Place the dough in an oiled bowl and cover it with cling film or a clean dish towel. Let it rise in the oven with the light on until it doubles in volume (about 2 hours). Once ready, deflate it gently and transfer it to a well-oiled baking sheet. Stretch the dough using only your fingertips, starting from the center towards the edges, and let it rest like this for another 30 minutes.
Spread the tomato puree over the surface and bake at 482°F (max power), placing the baking sheet on the lowest oven rack for 15-20 minutes. After this time, remove the pizza, add the diced mozzarella and a drizzle of oil, then bake again for another 10 minutes by moving the baking sheet to the middle rack. Finish with a sprinkle of fresh or dried oregano before serving.
Recommended Variants and Storage
Tips for Digestibility: If you have more time, you can halve the yeast and increase the rising hours. You can also let the dough rise in the refrigerator overnight.
Filling Variants: This base is perfect for the classic Margherita, but you can turn it into a white pizza with potatoes and rosemary or add grilled vegetables halfway through cooking.

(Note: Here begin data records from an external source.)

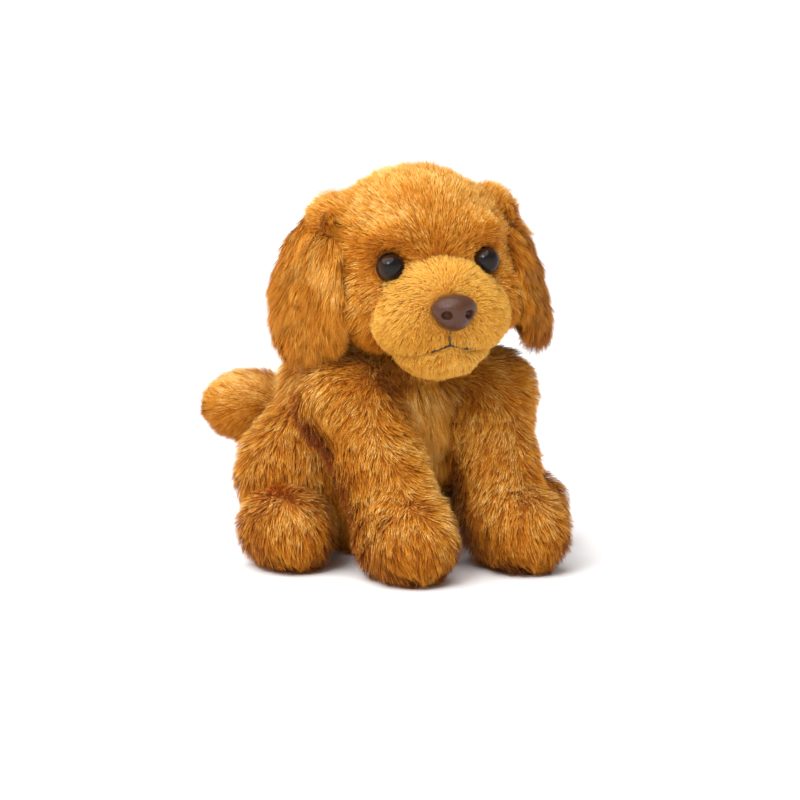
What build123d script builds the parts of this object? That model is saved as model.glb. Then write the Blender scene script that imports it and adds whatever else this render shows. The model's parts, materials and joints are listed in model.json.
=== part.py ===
from build123d import *
import os

# A sitting plush puppy, 22 cm tall: fur fabric skins over fibre stuffing, with safety eyes and nose.
# Millimetres. +Z is up, -Y is the way the chest faces, +X is the dog's left.
# The origin is on the floor, in the middle of the flat panel that the dog sits on.
# Each form can be inset: at 0 it is the outer pile surface, at SKIN the stuffing inside the fabric.

# ---- driving dimensions ----
SKIN = 4.0                        # fur fabric, backing and pile together
GAP = 0.4                         # running gap between bodies that move against each other
SOLE = 2.0                        # thickness of the seat panel

# head
HEAD_CENTRE = (0, -18, 164)
HEAD_RADIUS = 53
HEAD_TURN = -12                   # degrees: the head looks a little to the dog's right
HEAD_TILT = -3                    # degrees: its left ear is carried a little higher
MUZZLE_CENTRE = (0, -35, -24)     # from the head's centre, in the head's own directions
MUZZLE_RADIUS = 33
HEAD_CLEARANCE = 4.0              # room for turning and nodding over the shoulders
CHIN_CLEARANCE = 9.0

# neck plug, centred where the head turns and nods
NECK_CENTRE = (0, -18, 152)
NECK_BALL_RADIUS = 28
NECK_RADIUS = 12
NECK_BOTTOM = 104
NECK_HOLE_RADIUS = 22

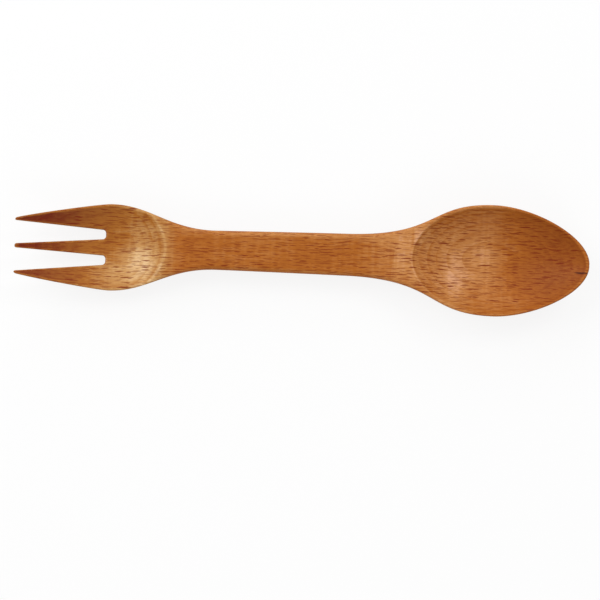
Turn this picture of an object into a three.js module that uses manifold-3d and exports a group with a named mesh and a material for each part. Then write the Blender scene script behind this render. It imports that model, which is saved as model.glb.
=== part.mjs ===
// A beech spoon and fork carved from one piece of wood: a three-tined fork at -X, a spoon at +X
// and a plain bar of a handle between them. Millimetres, +Z up. The piece lies on its two bellies,
// which touch z = 0, and its hollow side looks up.
import * as THREE from "three";
import { mergeVertices } from "three/addons/utils/BufferGeometryUtils.js";
import Module from "manifold-3d";

// Lengths along X
const FORK_LENGTH = 63; // tine tips to the end of the fork's neck
const HANDLE_LENGTH = 40; // the straight bar
const SPOON_LENGTH = 77; // end of the spoon's neck to the nose

// Handle
const FORK_END_WIDTH = 12.3; // across the bar, where it meets the fork's neck
const SPOON_END_WIDTH = 13.2; // across the bar, where it meets the spoon's neck
const HANDLE_THICKNESS = 6.3;
const HANDLE_LIFT = 2.9; // from the table up to the bar's underside
const HANDLE_TOP_ROUND = 1.6;
const HANDLE_UNDER_ROUND = 2.4;
const SPINE_BOW = 0.8; // how far the middle line bends aside over half the length
const SPINE_BOW_X = -10; // the place along X where the bend is furthest to +Y

// Fork
const FORK_WIDTH = 27.2;
const FORK_SHOULDER = 30; // tine tips to the widest place
const TINE_SPAN = 17.4; // across the outer tines at their tips
const OUTER_TIP_WIDTH = 0.8; // of an outer tine
const MIDDLE_TIP_WIDTH = 1.3; // of the middle tine
const TINE_TIP_THICKNESS = 1.4;
const TINE_TIP_ROUND = 0.35; // corner of a tine tip, seen from above
const TINE_END_ROUND = 0.45; // upper and lower corner of a tine tip, seen from the side
const TINE_RISE = 5.8; // how far the dish's floor climbs towards the tips
const FORK_FLOOR = 4.4; // wood under the dish at its lowest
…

Storage: Cooked pizza keeps in the refrigerator for 1-2 days, well covered. Alternatively, you can freeze the dough after the first rise.
Frequently Asked Questions
Can I use dry yeast?
Yes, in this case use about 3-4 grams (one-third of a packet) and dissolve it in lukewarm water with the sugar.
What temperature should the water be?
The water should be at room temperature or just lukewarm, never hot, to avoid ‘killing’ the yeast.
Why did the pizza rise like a focaccia?
If you prefer a very thin pizza, skip the second rise in the pan: roll it out and bake immediately after topping with tomato.